As others have said,

- Flash-based SD works fairly well in a windows. Of course you'll have some limitations, for example you'll want to turn off Aero if you're in Vista or W7, try to go easy on any audio enhancements, etc. Switch to Hulu 480p or any flash video full screen and expect problems depending on the content.

- Playback of DVD (mpeg2) works fine.

- 720p h264 is spotty. If you have CoreAVC or kmplayer, you'll survive--barely--but certain files will still trip you up. It can be done, but you have to be careful. Ditto for VC1.

- 1080p, forget it.

Also,

- Some netbooks have higher resolution screens. Keep in mind that the on-board video struggles as it is pumping out pixels for 1024x600. In this case, higher resolution = noticeably slower.

- N280 vs N270 doesn't really make much of a difference

- Another poster mentioned some decoder cards. Err.... no. Look them up, then go to the vendor websites and look for drivers / supported playback software / supported codecs.
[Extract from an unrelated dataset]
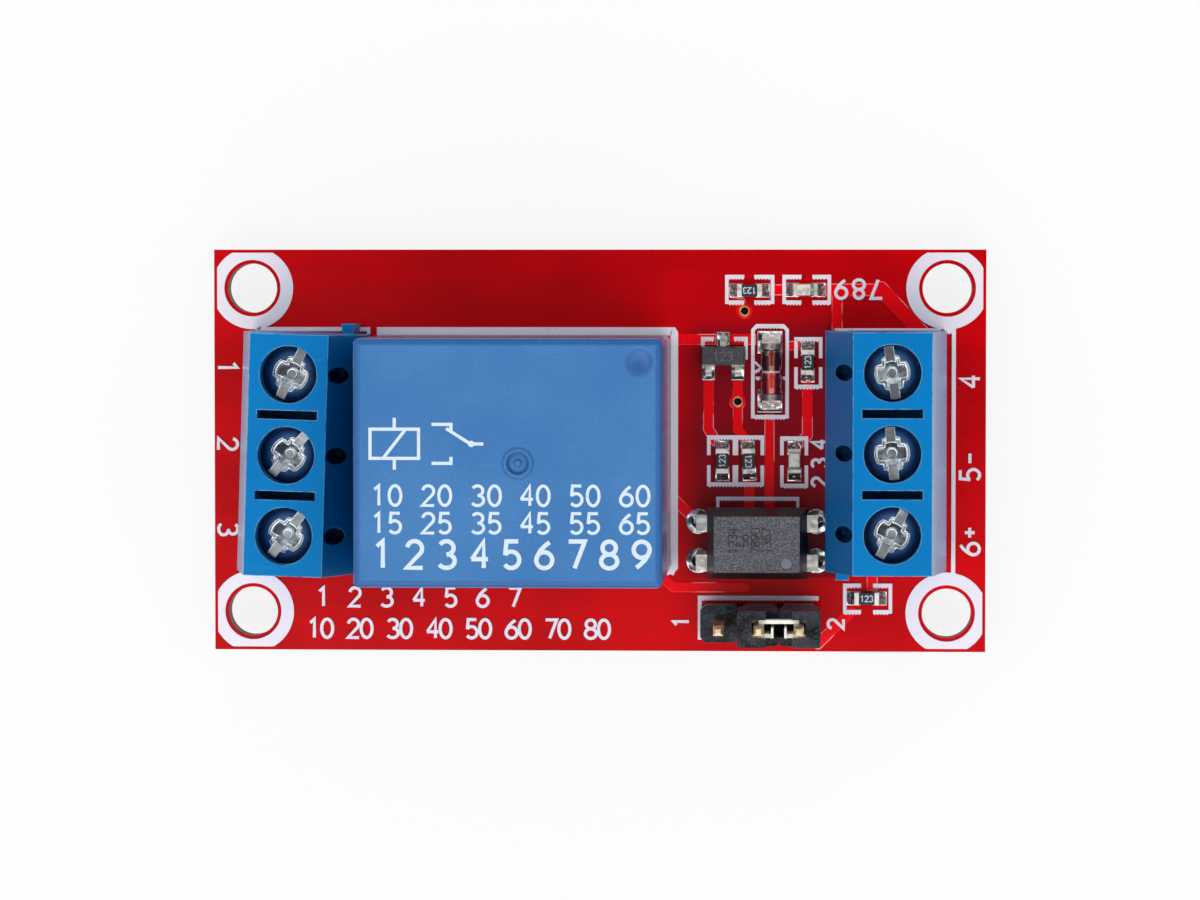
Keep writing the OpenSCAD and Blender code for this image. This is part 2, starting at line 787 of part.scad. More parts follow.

It's just a tease at this point.

In short, I would say that you should not rely on an Atom netbook for 720p or higher content... but you can make do with 720p under certain circumstances.

Ion should change things.
 
I don't have a problem with Hulu playing at full screen, even when the netbook is using my HDTV as the primary/only display (720p display, 1336x768 which is as high as any 12" netbook will go)... I do have to close stuff up and/or not have a lot of FF tabs and crap open in the background, but so long as there isn't much running it plays back smoothly, the SD 360p stuff that is. If I go 480p you start running into stutter issues immediately as you said.

Adobe's been promising hardware acceleration for a while too AFAIK and it hasn't materialized, I wouldn't expect it anytime soon... Chances are they're even under pressure from MS/Intel in some way to not make it a priority. Ion's only gonna help mildly with stuff that you rip/encode yourself, but most online streams probably won't be GPU-accelerated for the time being.
 
ION won't change anything. The Acer Timeline series can already output HD videos.

and I'd have have a CULV processor than an atom. Where HD decoding is equal.